- _Work instructions_:
Both the line containing "Write part 3 of the Blender" and the line containing "return values.astype(float)" belong in the answer, along with every line between them; print exactly those.

- _Materials provided_:

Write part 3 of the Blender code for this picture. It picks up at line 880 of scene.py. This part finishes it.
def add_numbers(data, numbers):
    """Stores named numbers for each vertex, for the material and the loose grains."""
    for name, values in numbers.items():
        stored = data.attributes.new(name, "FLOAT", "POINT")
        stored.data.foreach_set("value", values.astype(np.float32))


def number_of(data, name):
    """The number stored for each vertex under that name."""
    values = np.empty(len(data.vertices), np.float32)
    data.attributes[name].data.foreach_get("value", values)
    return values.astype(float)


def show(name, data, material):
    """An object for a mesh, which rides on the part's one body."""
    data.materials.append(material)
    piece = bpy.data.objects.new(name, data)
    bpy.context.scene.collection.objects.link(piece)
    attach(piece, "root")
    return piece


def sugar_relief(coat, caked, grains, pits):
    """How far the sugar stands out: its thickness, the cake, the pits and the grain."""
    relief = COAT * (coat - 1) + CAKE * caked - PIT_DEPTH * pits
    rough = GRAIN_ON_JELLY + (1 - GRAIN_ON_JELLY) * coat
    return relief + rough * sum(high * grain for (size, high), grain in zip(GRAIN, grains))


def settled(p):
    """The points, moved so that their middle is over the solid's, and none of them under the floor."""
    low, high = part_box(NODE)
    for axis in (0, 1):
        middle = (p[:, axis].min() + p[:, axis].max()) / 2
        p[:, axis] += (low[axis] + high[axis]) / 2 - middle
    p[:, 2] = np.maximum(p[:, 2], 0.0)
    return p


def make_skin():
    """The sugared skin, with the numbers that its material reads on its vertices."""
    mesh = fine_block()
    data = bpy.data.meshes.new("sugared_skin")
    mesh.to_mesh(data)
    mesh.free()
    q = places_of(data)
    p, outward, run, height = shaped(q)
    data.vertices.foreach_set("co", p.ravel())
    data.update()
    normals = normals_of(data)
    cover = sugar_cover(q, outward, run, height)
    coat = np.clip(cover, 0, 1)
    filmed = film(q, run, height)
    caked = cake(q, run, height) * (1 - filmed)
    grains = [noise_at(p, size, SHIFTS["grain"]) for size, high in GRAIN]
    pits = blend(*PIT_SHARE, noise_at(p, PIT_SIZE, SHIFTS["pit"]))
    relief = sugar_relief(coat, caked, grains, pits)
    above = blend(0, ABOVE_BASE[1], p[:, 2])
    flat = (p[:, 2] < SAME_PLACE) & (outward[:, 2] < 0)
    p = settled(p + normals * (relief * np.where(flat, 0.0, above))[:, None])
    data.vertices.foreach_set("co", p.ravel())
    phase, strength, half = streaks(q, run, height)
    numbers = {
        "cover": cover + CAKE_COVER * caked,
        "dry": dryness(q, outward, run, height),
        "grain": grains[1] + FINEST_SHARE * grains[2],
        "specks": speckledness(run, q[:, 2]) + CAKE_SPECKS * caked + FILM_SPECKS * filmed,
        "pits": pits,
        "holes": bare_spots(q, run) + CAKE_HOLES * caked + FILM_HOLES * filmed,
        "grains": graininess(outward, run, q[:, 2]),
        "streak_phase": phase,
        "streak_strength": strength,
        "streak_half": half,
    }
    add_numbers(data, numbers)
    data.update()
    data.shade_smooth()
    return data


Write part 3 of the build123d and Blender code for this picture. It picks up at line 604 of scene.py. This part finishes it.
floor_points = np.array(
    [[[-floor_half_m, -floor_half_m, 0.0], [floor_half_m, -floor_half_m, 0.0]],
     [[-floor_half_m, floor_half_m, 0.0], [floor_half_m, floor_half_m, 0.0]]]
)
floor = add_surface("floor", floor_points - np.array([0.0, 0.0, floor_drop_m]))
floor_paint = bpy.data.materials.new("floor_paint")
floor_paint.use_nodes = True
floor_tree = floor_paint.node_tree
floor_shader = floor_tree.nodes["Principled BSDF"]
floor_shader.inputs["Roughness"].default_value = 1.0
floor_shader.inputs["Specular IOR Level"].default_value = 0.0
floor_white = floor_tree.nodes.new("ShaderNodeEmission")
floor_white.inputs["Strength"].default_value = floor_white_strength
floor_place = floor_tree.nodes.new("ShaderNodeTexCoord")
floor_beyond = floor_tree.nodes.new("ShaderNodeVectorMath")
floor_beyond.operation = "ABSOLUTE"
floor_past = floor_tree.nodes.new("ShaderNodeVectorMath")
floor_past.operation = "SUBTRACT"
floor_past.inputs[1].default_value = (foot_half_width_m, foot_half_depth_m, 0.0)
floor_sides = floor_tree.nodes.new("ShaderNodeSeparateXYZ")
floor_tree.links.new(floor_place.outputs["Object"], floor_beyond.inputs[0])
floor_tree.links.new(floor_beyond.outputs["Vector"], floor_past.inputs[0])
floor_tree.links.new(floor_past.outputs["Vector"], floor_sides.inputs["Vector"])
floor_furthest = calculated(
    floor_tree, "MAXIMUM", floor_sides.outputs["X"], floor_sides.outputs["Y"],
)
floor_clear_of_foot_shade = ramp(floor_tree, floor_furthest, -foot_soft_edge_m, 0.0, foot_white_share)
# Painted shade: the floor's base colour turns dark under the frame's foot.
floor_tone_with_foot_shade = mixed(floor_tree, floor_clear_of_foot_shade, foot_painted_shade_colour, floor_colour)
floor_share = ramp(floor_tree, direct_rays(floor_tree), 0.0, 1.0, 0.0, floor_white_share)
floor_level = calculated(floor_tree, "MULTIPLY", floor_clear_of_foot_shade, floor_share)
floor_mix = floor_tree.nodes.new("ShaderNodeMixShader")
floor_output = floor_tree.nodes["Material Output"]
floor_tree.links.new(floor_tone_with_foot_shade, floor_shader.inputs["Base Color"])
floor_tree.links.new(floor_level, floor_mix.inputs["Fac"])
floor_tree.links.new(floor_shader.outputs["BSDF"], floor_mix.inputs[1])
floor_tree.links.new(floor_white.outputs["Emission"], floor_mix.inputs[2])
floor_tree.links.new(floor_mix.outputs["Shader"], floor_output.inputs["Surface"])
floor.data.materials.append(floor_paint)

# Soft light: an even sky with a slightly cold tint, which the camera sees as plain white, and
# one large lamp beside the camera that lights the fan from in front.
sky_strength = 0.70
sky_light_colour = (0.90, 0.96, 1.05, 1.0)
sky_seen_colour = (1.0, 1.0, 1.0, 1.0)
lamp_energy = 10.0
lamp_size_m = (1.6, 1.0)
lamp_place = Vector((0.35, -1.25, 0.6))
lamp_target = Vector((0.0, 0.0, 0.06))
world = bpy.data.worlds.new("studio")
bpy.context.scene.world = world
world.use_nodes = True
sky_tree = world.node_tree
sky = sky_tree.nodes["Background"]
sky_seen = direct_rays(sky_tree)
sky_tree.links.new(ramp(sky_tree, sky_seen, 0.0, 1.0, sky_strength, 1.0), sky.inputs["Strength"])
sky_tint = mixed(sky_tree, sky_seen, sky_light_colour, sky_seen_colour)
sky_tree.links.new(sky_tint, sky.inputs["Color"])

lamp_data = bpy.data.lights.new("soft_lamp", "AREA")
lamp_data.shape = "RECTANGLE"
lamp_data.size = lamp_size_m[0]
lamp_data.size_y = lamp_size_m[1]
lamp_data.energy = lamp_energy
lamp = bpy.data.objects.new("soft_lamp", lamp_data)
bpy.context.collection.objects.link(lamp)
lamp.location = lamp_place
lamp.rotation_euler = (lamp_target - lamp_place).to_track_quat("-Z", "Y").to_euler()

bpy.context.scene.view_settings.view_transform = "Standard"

==

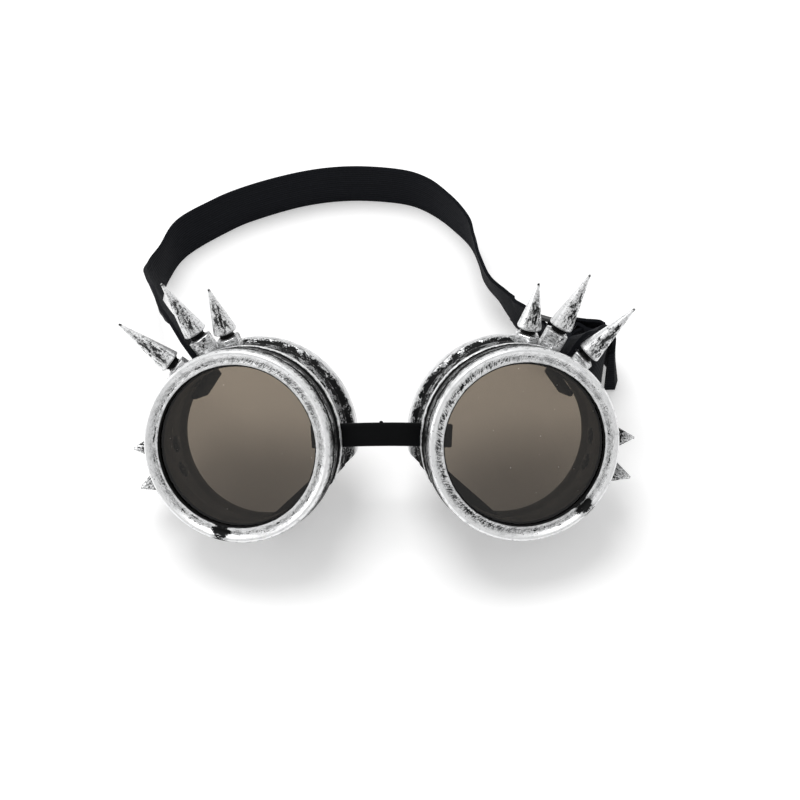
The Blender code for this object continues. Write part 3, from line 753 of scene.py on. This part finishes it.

- _The output_:
Write part 3 of the Blender code for this picture. It picks up at line 880 of scene.py. This part finishes it.
def add_numbers(data, numbers):
    """Stores named numbers for each vertex, for the material and the loose grains."""
    for name, values in numbers.items():
        stored = data.attributes.new(name, "FLOAT", "POINT")
        stored.data.foreach_set("value", values.astype(np.float32))


def number_of(data, name):
    """The number stored for each vertex under that name."""
    values = np.empty(len(data.vertices), np.float32)
    data.attributes[name].data.foreach_get("value", values)
    return values.astype(float)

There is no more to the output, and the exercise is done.